→ **Exercise instructions**
Keep only the lines where "picture" appears.

:: Dataset extract ::

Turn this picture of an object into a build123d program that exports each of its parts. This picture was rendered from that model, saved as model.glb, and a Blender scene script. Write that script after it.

:::
:: Dataset extract ::

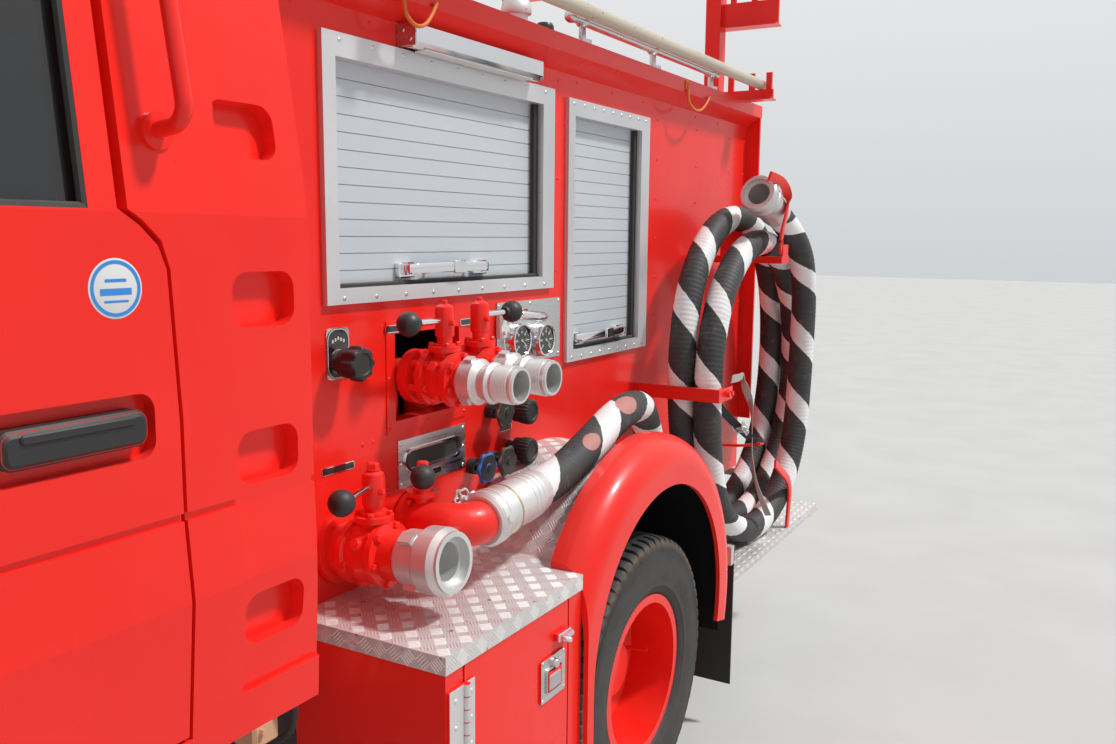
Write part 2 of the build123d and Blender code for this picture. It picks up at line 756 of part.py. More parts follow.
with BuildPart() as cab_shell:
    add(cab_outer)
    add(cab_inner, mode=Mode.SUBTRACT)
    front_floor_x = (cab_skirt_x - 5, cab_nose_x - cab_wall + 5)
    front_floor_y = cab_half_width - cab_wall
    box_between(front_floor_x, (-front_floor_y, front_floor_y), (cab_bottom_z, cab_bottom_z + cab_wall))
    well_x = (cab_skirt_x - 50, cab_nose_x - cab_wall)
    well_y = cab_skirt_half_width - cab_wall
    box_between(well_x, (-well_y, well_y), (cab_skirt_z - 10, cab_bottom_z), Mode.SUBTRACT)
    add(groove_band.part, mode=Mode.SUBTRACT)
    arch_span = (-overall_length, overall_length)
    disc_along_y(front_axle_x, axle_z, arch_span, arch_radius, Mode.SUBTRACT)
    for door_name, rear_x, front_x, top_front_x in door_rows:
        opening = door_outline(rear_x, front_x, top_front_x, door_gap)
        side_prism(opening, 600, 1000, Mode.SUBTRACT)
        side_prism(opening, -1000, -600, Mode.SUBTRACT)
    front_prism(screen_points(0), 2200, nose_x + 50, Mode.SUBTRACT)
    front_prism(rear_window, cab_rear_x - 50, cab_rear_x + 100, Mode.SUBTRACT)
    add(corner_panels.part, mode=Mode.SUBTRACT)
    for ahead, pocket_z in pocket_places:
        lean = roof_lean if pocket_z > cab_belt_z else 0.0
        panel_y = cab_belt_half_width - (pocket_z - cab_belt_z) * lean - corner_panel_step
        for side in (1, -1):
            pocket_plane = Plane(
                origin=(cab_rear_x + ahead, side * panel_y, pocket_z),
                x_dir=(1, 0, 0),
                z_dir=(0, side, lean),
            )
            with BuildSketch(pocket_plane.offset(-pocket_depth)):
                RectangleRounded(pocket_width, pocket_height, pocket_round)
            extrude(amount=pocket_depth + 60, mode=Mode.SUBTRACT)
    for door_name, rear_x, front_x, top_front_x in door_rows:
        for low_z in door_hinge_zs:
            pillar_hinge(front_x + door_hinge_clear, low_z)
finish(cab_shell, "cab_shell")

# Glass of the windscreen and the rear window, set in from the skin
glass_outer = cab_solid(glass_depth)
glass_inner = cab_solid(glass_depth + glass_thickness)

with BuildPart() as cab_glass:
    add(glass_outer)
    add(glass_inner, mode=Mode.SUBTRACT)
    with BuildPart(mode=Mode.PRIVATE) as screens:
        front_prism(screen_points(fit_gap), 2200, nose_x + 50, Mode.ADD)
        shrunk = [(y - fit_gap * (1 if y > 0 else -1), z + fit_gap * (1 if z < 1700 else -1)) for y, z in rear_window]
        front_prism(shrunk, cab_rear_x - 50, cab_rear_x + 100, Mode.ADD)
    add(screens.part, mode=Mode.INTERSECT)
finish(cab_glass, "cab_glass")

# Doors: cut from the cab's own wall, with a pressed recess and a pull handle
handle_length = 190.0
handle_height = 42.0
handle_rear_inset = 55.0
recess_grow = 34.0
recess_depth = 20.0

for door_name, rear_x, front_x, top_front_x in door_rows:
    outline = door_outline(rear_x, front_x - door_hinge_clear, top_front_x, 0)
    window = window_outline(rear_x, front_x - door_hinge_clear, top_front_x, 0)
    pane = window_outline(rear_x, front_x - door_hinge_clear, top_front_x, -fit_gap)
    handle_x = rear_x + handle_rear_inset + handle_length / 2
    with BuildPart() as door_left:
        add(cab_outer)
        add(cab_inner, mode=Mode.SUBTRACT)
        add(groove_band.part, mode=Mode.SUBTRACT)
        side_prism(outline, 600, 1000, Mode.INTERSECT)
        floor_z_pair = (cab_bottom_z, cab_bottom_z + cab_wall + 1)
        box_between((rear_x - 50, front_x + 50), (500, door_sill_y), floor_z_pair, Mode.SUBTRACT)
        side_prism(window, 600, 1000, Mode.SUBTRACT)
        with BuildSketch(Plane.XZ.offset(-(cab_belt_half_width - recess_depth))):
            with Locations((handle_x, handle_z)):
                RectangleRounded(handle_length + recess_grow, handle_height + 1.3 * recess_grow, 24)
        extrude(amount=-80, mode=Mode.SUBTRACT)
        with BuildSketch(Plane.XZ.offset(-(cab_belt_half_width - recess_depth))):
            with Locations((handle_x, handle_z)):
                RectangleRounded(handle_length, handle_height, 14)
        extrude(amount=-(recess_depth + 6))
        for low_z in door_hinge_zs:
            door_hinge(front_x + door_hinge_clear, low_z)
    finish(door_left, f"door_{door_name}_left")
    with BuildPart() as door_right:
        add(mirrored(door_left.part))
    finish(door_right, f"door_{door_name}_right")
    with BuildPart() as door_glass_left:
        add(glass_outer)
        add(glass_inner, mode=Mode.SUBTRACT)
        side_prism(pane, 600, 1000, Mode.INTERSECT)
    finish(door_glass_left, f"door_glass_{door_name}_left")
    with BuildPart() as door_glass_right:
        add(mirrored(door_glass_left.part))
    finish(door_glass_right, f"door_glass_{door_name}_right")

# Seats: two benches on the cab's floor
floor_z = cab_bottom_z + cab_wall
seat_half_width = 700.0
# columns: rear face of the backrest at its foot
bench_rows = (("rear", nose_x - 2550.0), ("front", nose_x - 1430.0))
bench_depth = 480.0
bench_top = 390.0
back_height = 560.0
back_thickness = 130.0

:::

→ **Answer for the task**
Turn this picture of an object into a build123d program that exports each of its parts. This picture was rendered from that model, saved as model.glb, and a Blender scene script. Write that script after it.
Write part 2 of the build123d and Blender code for this picture. It picks up at line 756 of part.py. More parts follow.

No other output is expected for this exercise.